- Instructions for the task
Print all of the data exactly.

- Supplied material
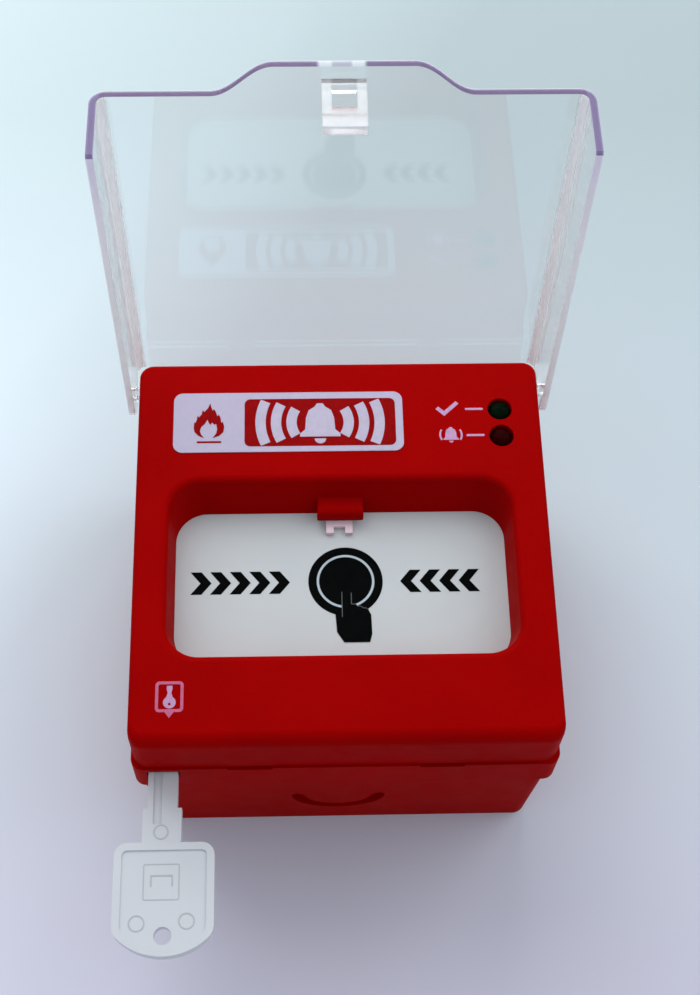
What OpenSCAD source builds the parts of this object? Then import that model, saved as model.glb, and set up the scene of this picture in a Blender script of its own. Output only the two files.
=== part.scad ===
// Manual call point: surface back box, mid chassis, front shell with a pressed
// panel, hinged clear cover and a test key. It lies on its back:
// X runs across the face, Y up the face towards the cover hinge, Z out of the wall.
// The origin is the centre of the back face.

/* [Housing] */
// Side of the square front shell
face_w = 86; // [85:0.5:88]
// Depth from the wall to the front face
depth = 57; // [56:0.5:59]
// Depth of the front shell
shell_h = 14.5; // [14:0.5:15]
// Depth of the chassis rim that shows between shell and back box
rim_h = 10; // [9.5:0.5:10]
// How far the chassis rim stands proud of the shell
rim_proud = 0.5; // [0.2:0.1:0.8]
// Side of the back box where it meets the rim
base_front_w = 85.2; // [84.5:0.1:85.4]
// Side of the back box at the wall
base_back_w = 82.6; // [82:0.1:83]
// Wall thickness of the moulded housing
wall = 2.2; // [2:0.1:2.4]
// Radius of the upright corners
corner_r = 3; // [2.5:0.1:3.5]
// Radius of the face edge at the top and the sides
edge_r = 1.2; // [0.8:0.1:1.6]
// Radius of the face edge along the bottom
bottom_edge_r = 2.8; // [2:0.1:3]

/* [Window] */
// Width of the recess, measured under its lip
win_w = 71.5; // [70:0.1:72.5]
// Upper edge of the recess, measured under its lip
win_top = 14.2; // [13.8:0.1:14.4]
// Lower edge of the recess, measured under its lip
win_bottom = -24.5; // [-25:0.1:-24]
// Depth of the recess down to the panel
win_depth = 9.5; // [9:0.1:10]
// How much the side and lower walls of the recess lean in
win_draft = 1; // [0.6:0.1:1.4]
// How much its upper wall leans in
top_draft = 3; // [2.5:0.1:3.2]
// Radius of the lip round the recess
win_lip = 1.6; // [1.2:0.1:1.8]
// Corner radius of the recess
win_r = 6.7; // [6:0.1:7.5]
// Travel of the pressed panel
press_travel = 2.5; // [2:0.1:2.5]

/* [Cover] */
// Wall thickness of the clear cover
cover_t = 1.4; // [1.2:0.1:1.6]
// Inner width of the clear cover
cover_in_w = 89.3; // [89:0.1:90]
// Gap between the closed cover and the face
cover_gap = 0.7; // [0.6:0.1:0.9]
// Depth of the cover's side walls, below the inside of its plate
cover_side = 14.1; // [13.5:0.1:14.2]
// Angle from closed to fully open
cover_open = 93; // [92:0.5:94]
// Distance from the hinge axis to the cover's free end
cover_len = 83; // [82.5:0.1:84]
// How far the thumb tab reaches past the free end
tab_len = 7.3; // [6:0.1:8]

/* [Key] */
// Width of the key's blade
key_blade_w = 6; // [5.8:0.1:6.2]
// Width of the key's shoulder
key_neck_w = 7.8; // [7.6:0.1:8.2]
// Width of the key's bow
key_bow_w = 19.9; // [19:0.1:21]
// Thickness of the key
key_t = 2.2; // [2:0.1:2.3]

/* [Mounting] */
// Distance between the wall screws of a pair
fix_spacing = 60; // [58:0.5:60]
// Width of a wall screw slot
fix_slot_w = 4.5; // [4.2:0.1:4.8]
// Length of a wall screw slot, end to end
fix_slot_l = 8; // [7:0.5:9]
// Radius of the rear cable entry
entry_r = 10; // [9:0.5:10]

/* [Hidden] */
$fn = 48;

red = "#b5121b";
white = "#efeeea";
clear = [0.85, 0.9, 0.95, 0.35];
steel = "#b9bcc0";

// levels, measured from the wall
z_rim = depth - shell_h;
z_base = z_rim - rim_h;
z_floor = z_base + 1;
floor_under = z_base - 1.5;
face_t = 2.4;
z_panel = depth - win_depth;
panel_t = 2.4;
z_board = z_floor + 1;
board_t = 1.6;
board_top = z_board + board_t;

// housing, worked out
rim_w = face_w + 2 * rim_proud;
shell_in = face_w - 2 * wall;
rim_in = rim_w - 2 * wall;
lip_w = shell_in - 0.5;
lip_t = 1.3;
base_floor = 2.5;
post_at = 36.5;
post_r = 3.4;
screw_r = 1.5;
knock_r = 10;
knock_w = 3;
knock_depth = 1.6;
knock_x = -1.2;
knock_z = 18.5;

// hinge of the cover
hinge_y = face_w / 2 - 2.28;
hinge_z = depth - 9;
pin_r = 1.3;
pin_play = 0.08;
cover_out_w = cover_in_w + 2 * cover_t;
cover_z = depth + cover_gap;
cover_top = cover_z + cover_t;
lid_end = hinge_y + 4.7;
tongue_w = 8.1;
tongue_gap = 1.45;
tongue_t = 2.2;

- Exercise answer
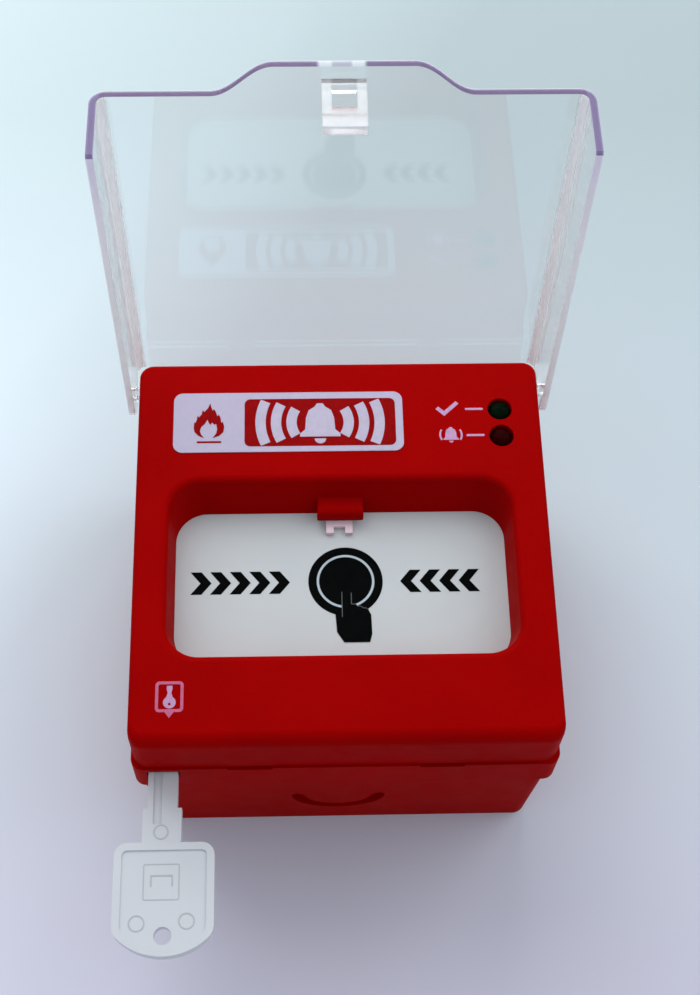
What OpenSCAD source builds the parts of this object? Then import that model, saved as model.glb, and set up the scene of this picture in a Blender script of its own. Output only the two files.
=== part.scad ===
// Manual call point: surface back box, mid chassis, front shell with a pressed
// panel, hinged clear cover and a test key. It lies on its back:
// X runs across the face, Y up the face towards the cover hinge, Z out of the wall.
// The origin is the centre of the back face.

/* [Housing] */
// Side of the square front shell
face_w = 86; // [85:0.5:88]
// Depth from the wall to the front face
depth = 57; // [56:0.5:59]
// Depth of the front shell
shell_h = 14.5; // [14:0.5:15]
// Depth of the chassis rim that shows between shell and back box
rim_h = 10; // [9.5:0.5:10]
// How far the chassis rim stands proud of the shell
rim_proud = 0.5; // [0.2:0.1:0.8]
// Side of the back box where it meets the rim
base_front_w = 85.2; // [84.5:0.1:85.4]
// Side of the back box at the wall
base_back_w = 82.6; // [82:0.1:83]
// Wall thickness of the moulded housing
wall = 2.2; // [2:0.1:2.4]
// Radius of the upright corners
corner_r = 3; // [2.5:0.1:3.5]
// Radius of the face edge at the top and the sides
edge_r = 1.2; // [0.8:0.1:1.6]
// Radius of the face edge along the bottom
bottom_edge_r = 2.8; // [2:0.1:3]

/* [Window] */
// Width of the recess, measured under its lip
win_w = 71.5; // [70:0.1:72.5]
// Upper edge of the recess, measured under its lip
win_top = 14.2; // [13.8:0.1:14.4]
// Lower edge of the recess, measured under its lip
win_bottom = -24.5; // [-25:0.1:-24]
// Depth of the recess down to the panel
win_depth = 9.5; // [9:0.1:10]
// How much the side and lower walls of the recess lean in
win_draft = 1; // [0.6:0.1:1.4]
// How much its upper wall leans in
top_draft = 3; // [2.5:0.1:3.2]
// Radius of the lip round the recess
win_lip = 1.6; // [1.2:0.1:1.8]
// Corner radius of the recess
win_r = 6.7; // [6:0.1:7.5]
// Travel of the pressed panel
press_travel = 2.5; // [2:0.1:2.5]

/* [Cover] */
// Wall thickness of the clear cover
cover_t = 1.4; // [1.2:0.1:1.6]
// Inner width of the clear cover
cover_in_w = 89.3; // [89:0.1:90]
// Gap between the closed cover and the face
cover_gap = 0.7; // [0.6:0.1:0.9]
// Depth of the cover's side walls, below the inside of its plate
cover_side = 14.1; // [13.5:0.1:14.2]
// Angle from closed to fully open
cover_open = 93; // [92:0.5:94]
// Distance from the hinge axis to the cover's free end
cover_len = 83; // [82.5:0.1:84]
// How far the thumb tab reaches past the free end
tab_len = 7.3; // [6:0.1:8]

/* [Key] */
// Width of the key's blade
key_blade_w = 6; // [5.8:0.1:6.2]
// Width of the key's shoulder
key_neck_w = 7.8; // [7.6:0.1:8.2]
// Width of the key's bow
key_bow_w = 19.9; // [19:0.1:21]
// Thickness of the key
key_t = 2.2; // [2:0.1:2.3]

/* [Mounting] */
// Distance between the wall screws of a pair
fix_spacing = 60; // [58:0.5:60]
// Width of a wall screw slot
fix_slot_w = 4.5; // [4.2:0.1:4.8]
// Length of a wall screw slot, end to end
fix_slot_l = 8; // [7:0.5:9]
// Radius of the rear cable entry
entry_r = 10; // [9:0.5:10]

/* [Hidden] */
$fn = 48;

red = "#b5121b";
white = "#efeeea";
clear = [0.85, 0.9, 0.95, 0.35];
steel = "#b9bcc0";

// levels, measured from the wall
z_rim = depth - shell_h;
z_base = z_rim - rim_h;
z_floor = z_base + 1;
floor_under = z_base - 1.5;
face_t = 2.4;
z_panel = depth - win_depth;
panel_t = 2.4;
z_board = z_floor + 1;
board_t = 1.6;
board_top = z_board + board_t;

// housing, worked out
rim_w = face_w + 2 * rim_proud;
shell_in = face_w - 2 * wall;
rim_in = rim_w - 2 * wall;
lip_w = shell_in - 0.5;
lip_t = 1.3;
base_floor = 2.5;
post_at = 36.5;
post_r = 3.4;
screw_r = 1.5;
knock_r = 10;
knock_w = 3;
knock_depth = 1.6;
knock_x = -1.2;
knock_z = 18.5;

// hinge of the cover
hinge_y = face_w / 2 - 2.28;
hinge_z = depth - 9;
pin_r = 1.3;
pin_play = 0.08;
cover_out_w = cover_in_w + 2 * cover_t;
cover_z = depth + cover_gap;
cover_top = cover_z + cover_t;
lid_end = hinge_y + 4.7;
tongue_w = 8.1;
tongue_gap = 1.45;
tongue_t = 2.2;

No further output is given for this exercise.